Мы уже видели, какое неразрывное единство представляет собою биоценоз того же леса, как нужны и друг другу и всему сообществу в целом все составляющие единой цепочки, начиная от деревьев и кончая хищниками. Люди не раз убеждались на печальном опыте, как опасно объявлять кого-то «вне закона», безжалостно истребляя «под нуль». И у нас на Таймыре с волками. И с воробьями в Китае.
В том-то вся и беда, что не злая воля, а добрые намерения «сделать как лучше» наносят вред природным сообществам, живущим в них растениям и животным.

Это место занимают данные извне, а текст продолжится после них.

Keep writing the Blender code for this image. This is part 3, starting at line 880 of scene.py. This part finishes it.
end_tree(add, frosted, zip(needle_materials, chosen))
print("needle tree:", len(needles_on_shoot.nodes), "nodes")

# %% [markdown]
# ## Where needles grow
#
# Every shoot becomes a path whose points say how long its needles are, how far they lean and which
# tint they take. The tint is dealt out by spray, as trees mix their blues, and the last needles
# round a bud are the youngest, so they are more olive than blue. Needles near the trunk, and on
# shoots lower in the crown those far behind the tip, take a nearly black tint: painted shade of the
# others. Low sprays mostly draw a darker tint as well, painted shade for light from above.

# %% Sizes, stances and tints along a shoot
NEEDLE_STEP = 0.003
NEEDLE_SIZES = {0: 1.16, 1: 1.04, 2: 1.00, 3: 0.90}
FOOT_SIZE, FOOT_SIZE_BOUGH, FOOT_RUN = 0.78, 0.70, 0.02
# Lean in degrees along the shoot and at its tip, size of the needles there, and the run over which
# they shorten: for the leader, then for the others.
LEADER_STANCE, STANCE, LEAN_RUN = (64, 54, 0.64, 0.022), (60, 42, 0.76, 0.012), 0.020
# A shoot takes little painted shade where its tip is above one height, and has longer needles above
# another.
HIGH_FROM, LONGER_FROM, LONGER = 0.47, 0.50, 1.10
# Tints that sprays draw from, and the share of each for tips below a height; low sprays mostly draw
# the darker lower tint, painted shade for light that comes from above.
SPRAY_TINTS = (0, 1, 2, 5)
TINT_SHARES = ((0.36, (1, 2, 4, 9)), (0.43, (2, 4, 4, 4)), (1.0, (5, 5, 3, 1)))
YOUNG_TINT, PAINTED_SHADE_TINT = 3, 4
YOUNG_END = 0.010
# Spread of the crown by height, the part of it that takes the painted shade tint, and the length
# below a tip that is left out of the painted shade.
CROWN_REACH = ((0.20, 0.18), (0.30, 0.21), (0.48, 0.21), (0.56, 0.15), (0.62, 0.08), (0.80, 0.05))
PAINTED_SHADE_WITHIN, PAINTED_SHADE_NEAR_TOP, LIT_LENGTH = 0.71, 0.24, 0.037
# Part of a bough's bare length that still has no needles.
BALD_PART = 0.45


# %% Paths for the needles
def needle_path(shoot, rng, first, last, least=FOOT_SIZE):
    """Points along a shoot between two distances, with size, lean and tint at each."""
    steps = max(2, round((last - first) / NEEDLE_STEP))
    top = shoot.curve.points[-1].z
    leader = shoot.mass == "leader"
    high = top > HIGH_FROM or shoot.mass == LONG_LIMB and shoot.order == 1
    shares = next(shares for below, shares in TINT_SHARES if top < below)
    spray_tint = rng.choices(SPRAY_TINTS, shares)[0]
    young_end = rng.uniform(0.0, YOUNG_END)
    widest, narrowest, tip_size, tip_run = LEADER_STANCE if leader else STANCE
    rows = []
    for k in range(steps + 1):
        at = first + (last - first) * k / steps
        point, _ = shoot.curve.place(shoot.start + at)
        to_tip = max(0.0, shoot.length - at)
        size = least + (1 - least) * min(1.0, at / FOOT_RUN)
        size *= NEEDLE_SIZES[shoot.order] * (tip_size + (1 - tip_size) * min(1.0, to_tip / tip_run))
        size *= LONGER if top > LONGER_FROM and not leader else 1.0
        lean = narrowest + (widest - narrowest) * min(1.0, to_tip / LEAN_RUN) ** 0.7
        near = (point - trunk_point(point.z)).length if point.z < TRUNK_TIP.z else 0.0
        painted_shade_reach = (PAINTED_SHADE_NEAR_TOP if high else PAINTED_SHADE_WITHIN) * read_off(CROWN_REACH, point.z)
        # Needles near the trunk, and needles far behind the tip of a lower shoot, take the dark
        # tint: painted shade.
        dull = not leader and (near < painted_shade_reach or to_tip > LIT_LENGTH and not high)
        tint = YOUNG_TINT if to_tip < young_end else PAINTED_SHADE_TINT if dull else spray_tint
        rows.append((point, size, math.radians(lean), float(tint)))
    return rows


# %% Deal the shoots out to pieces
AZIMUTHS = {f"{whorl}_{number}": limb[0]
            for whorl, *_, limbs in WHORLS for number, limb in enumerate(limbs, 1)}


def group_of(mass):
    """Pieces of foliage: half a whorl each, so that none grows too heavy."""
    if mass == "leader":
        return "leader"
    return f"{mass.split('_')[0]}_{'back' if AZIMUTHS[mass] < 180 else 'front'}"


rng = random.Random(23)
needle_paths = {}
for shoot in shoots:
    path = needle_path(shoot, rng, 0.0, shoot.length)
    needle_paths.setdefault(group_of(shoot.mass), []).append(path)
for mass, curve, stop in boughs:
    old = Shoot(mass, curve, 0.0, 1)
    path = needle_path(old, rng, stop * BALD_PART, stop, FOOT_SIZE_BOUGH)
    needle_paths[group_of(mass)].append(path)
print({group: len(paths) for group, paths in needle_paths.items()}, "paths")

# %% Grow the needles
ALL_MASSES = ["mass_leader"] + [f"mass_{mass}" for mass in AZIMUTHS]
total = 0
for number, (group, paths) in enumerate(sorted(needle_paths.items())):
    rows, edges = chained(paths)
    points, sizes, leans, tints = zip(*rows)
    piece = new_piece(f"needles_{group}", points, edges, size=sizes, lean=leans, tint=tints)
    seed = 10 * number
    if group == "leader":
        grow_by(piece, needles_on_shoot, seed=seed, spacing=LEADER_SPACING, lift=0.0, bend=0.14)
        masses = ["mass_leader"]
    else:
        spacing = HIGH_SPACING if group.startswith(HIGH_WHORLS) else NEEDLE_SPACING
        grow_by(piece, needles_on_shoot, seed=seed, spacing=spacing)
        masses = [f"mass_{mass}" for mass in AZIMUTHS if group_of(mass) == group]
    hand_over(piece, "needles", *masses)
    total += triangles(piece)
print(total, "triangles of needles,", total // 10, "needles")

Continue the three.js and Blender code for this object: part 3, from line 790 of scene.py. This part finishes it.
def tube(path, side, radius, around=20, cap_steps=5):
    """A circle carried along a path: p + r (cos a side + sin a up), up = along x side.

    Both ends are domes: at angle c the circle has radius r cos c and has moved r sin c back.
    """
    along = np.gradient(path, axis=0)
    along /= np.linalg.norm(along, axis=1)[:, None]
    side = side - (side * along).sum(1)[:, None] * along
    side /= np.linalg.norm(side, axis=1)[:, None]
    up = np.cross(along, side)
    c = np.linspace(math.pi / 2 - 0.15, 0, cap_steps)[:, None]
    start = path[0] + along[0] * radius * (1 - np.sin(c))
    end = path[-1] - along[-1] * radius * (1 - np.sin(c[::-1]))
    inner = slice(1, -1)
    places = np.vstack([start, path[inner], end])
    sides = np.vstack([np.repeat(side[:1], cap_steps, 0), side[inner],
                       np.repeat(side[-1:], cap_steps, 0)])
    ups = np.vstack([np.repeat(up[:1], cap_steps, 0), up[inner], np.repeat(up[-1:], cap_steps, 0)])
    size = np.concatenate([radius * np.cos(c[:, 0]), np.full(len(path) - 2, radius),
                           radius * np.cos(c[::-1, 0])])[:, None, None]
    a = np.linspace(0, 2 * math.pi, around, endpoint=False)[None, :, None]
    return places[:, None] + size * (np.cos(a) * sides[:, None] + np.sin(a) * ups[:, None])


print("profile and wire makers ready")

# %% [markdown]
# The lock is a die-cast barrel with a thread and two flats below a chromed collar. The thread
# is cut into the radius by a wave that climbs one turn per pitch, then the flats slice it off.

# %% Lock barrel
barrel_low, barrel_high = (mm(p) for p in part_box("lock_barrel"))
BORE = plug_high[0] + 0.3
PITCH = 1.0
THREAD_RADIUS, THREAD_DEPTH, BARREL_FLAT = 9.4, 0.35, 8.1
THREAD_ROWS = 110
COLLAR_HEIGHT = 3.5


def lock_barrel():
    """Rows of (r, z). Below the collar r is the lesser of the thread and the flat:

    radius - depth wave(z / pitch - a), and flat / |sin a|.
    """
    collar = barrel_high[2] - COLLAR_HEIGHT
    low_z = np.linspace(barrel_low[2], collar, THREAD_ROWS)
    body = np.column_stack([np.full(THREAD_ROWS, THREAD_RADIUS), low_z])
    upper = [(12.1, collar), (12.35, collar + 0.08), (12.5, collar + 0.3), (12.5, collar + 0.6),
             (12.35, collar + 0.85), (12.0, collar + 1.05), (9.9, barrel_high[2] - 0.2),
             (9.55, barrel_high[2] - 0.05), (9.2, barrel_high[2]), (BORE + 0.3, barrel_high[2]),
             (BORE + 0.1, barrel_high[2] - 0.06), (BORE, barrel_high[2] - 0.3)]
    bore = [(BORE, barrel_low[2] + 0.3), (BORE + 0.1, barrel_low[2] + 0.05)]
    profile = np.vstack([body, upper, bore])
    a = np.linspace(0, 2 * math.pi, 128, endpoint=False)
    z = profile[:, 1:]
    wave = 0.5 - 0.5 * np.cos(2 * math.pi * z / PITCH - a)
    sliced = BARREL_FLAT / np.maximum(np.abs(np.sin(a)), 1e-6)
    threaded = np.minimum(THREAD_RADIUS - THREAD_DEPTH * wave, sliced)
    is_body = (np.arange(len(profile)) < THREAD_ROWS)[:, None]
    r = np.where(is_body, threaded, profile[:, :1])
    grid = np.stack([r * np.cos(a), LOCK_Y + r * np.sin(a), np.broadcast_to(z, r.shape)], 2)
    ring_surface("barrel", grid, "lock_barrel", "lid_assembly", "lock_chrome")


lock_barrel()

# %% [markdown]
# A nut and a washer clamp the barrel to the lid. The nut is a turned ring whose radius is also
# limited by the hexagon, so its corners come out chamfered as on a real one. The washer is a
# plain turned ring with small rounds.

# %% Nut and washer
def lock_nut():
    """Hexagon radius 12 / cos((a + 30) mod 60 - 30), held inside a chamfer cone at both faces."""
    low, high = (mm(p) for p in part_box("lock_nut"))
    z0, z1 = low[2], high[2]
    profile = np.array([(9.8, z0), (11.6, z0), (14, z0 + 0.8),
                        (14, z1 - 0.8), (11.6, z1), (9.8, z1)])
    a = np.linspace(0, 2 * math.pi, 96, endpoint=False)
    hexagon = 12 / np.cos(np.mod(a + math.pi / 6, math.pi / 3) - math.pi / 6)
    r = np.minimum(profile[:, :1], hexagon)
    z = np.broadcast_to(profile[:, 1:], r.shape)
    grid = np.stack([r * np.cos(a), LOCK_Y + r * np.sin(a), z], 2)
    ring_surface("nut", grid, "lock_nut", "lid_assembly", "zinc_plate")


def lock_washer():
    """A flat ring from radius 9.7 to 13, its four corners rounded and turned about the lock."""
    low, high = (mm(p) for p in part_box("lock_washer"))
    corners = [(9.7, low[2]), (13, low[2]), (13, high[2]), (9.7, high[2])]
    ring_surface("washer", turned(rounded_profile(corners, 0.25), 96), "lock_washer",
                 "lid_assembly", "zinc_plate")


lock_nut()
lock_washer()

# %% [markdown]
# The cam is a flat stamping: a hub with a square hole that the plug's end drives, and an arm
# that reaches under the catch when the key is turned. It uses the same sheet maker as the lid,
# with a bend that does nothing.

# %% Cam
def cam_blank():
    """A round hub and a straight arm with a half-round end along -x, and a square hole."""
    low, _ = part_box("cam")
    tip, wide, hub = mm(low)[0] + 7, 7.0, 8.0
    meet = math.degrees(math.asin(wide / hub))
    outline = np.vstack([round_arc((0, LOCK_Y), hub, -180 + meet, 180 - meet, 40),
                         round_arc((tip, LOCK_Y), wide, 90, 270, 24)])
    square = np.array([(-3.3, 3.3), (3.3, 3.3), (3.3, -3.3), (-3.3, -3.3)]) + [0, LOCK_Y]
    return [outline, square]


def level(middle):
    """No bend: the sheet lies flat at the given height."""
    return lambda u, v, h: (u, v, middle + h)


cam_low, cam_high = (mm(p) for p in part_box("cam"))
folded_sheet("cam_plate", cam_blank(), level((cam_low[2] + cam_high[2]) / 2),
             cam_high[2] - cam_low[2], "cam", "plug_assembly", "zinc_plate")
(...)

Найдется немало смельчаков, способных противостоять, отдать все свои силы и жизнь борьбе с недоброй волей, со злом. Но кто отважится поднять хотя бы робкий голос против воплощения в жизнь проекта, сулящего неисчислимые блага людям? А если даже и осмелится — кто прислушается к одинокому голосу «против», когда все «за»? Все знают: волк — хищник, объявленный вне закона. Стрелять его, изводить ядами можно (и нужно!), когда и где угодно (только не в зоопарке). «Волк — враг человека… Местами волки уже полностью истреблены. И недалек тот день, когда на Рязанщине от заряда картечи падет последний волк!» Торжественное и радостное это возвещение можно слышать не только на Рязанщине, а во всех без исключения областях и краях нашей страны. Ну скажите, разве это не доброе, не в высшей степени полезное дело — избавить людей от их врага?
Надеясь обезвредить стадо оленей от волков, в 1960 году начали на полуострове Таймыр тотальное истребление серых хищников. Ежегодно до 260 волков убивали с вертолетов. И вот результат, о котором читатель уже, очевидно, догадался: олени стали болеть. Через три года после войны, объявленной волкам, процент заболеваний оленей поднялся с 2 до 31.
В пятнадцать с липшим раз! Сколько потрачено человеческого труда, денежных средств (в миллион не уложишься!), горючего, а в итоге вместо 2 из 100 оленей болеют, считай, один из каждых трех. Их надо лечить: а то все поголовье оленей, пожалуй, вымрет. Значит — опять затрачивать человеческий труд и средства. Не год, не два — все время будущего существования оленей на Таймыре. Века? Или вновь заводить волков? Наверняка будет и дешевле, и эффективнее организации ветеринарной помощи.